I think “the branding” is what concerns me. The only way to be sustainable is to be personality first. We see it in the complaints about PFB all the time, criticism of Gundy isn’t the desired branding. This gets reinforced everywhere. Some political journalists I follow often remark on how most of their criticism is exactly the same as what PFB gets, their latest article hurts “the team.” People aren’t paying to read/hear someone call it as they see it, they’re paying to have their own existing opinions reinforced by someone with a blue check.
It may be the only sustainable model, but it’s also a deranging one.
Can’t wait for the PFB “Brain Formula”
It’s kinda wild how many YouTubers hardly make anything from YouTube, they make it all from their Patreon subscribers.

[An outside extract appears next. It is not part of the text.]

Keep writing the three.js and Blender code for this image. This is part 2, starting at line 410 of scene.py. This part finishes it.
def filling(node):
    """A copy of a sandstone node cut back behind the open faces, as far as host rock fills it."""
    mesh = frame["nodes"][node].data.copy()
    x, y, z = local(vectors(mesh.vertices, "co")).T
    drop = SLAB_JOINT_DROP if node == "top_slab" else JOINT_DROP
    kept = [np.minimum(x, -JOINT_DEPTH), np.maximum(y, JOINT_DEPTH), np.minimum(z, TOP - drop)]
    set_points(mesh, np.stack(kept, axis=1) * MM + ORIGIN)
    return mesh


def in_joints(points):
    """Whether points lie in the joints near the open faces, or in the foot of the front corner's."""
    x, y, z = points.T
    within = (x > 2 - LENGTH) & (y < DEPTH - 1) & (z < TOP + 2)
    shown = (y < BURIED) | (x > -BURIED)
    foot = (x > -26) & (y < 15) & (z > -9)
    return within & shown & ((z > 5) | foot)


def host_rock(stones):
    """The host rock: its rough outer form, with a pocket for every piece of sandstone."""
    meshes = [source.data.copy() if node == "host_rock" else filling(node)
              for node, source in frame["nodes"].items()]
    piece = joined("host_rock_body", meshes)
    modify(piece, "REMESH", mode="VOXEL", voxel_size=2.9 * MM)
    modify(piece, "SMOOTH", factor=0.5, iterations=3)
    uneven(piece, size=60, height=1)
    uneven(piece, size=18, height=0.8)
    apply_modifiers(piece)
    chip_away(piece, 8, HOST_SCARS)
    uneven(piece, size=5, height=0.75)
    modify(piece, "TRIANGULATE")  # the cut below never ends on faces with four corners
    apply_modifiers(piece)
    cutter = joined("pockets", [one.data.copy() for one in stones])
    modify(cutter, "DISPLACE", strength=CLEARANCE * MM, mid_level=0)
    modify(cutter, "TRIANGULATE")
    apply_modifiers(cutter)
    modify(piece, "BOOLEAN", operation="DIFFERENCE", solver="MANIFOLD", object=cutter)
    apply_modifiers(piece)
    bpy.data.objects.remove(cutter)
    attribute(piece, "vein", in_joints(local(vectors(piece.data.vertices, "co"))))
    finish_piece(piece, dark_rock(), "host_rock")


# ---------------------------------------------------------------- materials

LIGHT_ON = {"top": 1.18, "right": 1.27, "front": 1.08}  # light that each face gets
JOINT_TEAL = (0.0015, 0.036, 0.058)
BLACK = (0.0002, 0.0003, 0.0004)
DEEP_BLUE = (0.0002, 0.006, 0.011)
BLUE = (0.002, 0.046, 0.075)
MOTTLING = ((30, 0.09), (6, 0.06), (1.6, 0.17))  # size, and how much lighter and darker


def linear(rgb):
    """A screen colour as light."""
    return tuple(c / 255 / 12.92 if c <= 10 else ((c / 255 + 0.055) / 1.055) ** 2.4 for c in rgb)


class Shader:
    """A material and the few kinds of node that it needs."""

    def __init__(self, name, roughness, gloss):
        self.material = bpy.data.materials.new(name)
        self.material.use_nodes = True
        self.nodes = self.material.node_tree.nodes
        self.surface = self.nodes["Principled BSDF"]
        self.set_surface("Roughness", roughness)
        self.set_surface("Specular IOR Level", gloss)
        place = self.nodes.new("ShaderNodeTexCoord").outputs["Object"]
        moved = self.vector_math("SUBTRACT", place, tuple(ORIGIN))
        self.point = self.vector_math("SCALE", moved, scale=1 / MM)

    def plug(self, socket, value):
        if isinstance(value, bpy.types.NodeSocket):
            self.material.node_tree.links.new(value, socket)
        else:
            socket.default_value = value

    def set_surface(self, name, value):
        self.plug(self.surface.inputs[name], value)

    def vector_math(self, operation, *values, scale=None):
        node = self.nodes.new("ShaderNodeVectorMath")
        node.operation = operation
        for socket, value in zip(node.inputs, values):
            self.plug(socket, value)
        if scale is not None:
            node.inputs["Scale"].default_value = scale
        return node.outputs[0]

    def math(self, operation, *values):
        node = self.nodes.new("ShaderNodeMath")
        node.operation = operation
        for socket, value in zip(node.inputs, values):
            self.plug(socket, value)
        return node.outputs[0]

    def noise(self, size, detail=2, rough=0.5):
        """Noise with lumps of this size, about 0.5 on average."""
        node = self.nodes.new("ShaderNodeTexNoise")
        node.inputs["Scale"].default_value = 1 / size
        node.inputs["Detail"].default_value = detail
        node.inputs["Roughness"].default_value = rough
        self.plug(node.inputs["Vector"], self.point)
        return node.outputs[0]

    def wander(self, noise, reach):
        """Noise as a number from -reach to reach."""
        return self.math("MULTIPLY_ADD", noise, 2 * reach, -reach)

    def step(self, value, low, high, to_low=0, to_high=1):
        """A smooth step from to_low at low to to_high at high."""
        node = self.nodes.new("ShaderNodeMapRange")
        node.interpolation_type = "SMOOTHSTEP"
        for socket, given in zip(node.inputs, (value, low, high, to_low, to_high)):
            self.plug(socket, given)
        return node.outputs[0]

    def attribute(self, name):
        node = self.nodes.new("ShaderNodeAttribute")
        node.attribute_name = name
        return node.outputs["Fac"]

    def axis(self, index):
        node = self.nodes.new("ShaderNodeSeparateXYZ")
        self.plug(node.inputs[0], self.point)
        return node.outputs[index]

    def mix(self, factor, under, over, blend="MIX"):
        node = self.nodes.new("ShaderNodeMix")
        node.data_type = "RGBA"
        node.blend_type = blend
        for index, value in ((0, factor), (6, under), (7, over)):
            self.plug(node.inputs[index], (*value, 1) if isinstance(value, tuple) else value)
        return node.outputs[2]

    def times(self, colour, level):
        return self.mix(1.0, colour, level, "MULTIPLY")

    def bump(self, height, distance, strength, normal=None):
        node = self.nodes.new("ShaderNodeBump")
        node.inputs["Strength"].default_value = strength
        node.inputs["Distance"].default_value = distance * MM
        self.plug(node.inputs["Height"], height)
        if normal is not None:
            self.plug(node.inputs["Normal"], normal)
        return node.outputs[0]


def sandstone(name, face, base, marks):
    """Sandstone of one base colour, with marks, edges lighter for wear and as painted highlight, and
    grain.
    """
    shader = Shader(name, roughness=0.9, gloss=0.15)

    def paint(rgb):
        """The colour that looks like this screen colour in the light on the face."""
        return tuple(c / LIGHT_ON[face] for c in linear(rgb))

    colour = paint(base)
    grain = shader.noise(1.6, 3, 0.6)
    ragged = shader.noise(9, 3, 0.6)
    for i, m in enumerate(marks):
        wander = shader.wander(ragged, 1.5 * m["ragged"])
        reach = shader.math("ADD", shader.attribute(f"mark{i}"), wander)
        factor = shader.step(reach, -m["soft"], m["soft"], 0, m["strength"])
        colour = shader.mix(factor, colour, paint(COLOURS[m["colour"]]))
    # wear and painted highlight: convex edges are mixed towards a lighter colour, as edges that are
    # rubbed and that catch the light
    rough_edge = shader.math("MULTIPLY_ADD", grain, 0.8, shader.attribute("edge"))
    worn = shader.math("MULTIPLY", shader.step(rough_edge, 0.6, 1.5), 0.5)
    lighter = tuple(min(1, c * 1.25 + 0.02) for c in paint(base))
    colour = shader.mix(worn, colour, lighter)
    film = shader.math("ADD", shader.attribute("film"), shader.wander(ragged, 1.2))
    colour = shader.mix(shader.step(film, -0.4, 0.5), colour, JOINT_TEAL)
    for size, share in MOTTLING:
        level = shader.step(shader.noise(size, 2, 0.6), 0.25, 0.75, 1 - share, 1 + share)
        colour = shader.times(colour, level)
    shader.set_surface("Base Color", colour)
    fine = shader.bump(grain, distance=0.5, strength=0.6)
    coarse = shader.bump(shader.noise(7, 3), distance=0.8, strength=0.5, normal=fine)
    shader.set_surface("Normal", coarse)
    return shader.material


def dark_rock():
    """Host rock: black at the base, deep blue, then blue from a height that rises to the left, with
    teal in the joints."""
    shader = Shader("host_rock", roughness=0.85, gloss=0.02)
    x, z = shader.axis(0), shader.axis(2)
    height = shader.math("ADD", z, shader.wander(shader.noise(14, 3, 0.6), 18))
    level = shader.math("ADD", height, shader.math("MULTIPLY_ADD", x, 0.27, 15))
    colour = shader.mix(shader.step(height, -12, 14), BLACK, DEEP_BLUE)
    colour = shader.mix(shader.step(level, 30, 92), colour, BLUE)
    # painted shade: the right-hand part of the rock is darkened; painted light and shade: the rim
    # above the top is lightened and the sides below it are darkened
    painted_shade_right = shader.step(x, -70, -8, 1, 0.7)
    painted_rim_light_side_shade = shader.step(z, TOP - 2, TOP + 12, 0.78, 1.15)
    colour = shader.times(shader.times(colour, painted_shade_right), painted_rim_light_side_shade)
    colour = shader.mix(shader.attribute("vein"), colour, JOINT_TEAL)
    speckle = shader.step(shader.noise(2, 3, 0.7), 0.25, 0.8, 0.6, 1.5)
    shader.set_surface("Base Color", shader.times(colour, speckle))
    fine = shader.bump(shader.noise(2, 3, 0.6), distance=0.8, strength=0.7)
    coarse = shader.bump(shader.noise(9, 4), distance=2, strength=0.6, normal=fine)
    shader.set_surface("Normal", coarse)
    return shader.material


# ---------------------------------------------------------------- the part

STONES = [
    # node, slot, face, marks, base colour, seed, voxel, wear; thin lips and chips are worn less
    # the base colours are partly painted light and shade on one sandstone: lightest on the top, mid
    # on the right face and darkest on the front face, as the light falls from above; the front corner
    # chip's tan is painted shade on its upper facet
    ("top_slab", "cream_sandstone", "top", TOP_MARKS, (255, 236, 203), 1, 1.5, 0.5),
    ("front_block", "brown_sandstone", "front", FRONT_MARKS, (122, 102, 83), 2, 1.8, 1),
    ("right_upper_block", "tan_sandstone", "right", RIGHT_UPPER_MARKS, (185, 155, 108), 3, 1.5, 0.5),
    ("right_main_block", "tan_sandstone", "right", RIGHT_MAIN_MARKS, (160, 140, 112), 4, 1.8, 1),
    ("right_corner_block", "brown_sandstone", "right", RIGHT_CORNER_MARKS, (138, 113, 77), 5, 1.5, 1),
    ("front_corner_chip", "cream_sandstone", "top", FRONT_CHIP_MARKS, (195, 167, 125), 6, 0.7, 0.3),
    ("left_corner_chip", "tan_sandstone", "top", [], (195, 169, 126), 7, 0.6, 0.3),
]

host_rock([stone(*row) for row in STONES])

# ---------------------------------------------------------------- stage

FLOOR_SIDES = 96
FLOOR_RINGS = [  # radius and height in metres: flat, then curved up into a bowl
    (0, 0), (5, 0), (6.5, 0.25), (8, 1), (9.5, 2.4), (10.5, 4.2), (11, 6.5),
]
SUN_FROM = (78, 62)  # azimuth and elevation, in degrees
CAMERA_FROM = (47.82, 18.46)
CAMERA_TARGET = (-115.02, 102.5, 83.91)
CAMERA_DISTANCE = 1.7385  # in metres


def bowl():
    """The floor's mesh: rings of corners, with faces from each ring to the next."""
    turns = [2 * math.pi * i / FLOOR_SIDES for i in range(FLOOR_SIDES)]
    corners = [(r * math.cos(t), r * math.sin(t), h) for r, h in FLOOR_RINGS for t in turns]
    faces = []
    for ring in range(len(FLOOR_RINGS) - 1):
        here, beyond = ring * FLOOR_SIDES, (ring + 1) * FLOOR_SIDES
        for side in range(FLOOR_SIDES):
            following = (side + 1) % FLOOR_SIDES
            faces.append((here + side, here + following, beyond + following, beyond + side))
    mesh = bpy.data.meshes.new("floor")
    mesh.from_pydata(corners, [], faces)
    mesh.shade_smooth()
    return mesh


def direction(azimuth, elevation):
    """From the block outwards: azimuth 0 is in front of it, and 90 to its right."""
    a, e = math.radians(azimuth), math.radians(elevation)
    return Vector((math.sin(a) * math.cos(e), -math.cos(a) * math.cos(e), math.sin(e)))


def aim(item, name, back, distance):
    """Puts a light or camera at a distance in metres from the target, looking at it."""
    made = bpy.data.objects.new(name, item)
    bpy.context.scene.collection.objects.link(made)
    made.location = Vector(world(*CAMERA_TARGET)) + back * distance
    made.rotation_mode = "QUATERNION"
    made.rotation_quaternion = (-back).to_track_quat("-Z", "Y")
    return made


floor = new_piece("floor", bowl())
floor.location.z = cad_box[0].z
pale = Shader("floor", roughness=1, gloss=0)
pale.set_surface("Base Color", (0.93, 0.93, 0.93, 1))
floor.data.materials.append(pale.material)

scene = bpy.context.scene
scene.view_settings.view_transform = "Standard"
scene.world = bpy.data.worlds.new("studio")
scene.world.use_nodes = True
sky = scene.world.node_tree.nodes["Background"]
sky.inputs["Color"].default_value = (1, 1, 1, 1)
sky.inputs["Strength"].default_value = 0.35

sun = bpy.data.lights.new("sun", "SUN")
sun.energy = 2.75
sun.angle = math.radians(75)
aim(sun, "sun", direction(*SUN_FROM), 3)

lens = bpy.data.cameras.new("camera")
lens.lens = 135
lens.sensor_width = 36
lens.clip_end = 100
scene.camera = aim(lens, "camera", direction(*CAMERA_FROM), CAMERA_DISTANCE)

As a content creator, the only issue I see with Patreon is the people that pay you there, usually have very specific requests for what they want. To me that can be hard. For ex. if I have an angle on a story that I’m passionate about, it’s easy to write. If someone says “I’m going to pay you to research and write this very specific story”, it can feel like a lot more work to do that, almost like a homework writing assignment or something.
I’ve always felt my best stuff comes when I can be really creative and just find whatever angle I want to tackle and go for it. But at the same time you can’t ignore feedback from your readers.
As someone not in this field I find that interesting. I first thought “isn’t that the same as being a paid writer? Your employer tells you basically what to write about, or what angle to give it”. This may be different for you not knowing the inner workings of PFB, do you get to write for the most part what interests you in regards to OSU wrestling?
Unfortunately that is really leading to the ramping up of “fake news” and misleading headlines and stories with an agenda leading the way on what people believe in this country.
For sure. That Breitbart thing with the “demon sperm” doctor is all over my Facebook today.
It’s like Exhibit 73 in things I did not expect to read about when I woke up this morning.
I get a lot of freedom with what I want to write here. At first it wasn’t that way, I had to basically prove myself and follow a bit more of a guided path. But the reality at that time was I had no idea what I was doing. I’m just basically a big wrestling fan with no writing background, so I think that oversight was needed to get me started. On the flip-side of that, there aren’t a lot of die-hard wrestling folks at PFB. So this is no knock on Porter or anyone else, but there were definitely some moments where I would see the list of stuff I had to write about and would go “No wrestling fan cares about that”
So as we’ve gone, I think I’ve figured out what hits and what misses and what legitimately crosses the line of something I shouldn’t say or write about. And in that same breath, I think Porter has gained the trust in me that I won’t type up some profanity laced tirade or do something that crosses over a line that shouldn’t be published.
So as I’ve now been doing this for 3 years, it’s definitely traversed over to where I have a pretty good grip on what people want and what I do well. And PFB has more or less granted me the freedom to make the call on what that is and just write it as I can.
Naturally it’s all still vetted and edited by someone and if there’s a specific event we’re covering I have to be on top of that when it happens, but a lot of stuff, especially now without sports, is me just coming up with something to write about and putting it together.
That’s awesome! I was definitely meaning now a days that you’ve really proved yourself in the ways you mentioned!
This sounds like something I am gonna have to search out, and then really regret it when I find it. So basically like the free boards.
Haha, this is true.
Future of journalism? Printed paper!
On the micro level I think everything will have to go behind paywalls at some point.
On the macro level I think you might see the digital bubble start to deflate. Not burst, but slowly deflate. The next 10-15 years I think theres a massive pushback against everyone being online, all the time.
Most of the benefits of the internet/social media/phones has been realized but now the drawbacks are starting to show and the cost is enormous. Increased rates of depression, anxiety, poor sleep, isolation, etc etc.
It’s going to start falling more and more into an alcohol type category necessary for most, but careful how much you intake.